**Source data:**
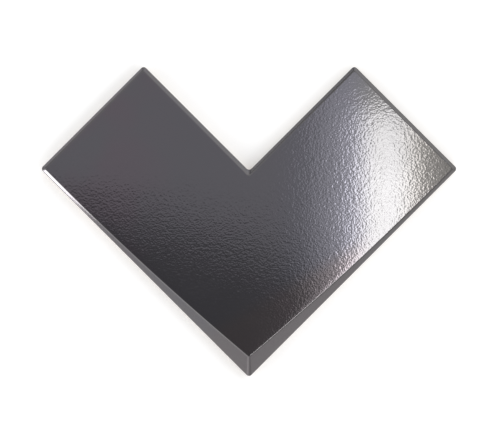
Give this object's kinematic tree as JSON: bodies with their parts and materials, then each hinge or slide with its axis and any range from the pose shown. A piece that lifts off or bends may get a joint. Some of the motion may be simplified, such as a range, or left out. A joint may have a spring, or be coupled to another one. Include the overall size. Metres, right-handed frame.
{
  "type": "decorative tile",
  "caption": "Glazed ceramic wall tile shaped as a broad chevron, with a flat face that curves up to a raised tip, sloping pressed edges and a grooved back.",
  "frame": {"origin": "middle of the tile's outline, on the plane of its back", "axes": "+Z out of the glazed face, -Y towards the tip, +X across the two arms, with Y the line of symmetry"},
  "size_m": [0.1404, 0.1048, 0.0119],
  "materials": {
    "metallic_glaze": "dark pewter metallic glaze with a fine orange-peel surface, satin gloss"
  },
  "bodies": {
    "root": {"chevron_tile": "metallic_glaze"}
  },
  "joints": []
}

**Set exercise:** Write the data back out verbatim.

**Written response:**
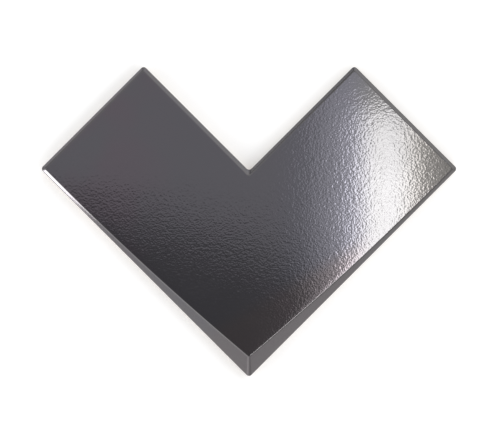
Give this object's kinematic tree as JSON: bodies with their parts and materials, then each hinge or slide with its axis and any range from the pose shown. A piece that lifts off or bends may get a joint. Some of the motion may be simplified, such as a range, or left out. A joint may have a spring, or be coupled to another one. Include the overall size. Metres, right-handed frame.
{
  "type": "decorative tile",
  "caption": "Glazed ceramic wall tile shaped as a broad chevron, with a flat face that curves up to a raised tip, sloping pressed edges and a grooved back.",
  "frame": {"origin": "middle of the tile's outline, on the plane of its back", "axes": "+Z out of the glazed face, -Y towards the tip, +X across the two arms, with Y the line of symmetry"},
  "size_m": [0.1404, 0.1048, 0.0119],
  "materials": {
    "metallic_glaze": "dark pewter metallic glaze with a fine orange-peel surface, satin gloss"
  },
  "bodies": {
    "root": {"chevron_tile": "metallic_glaze"}
  },
  "joints": []
}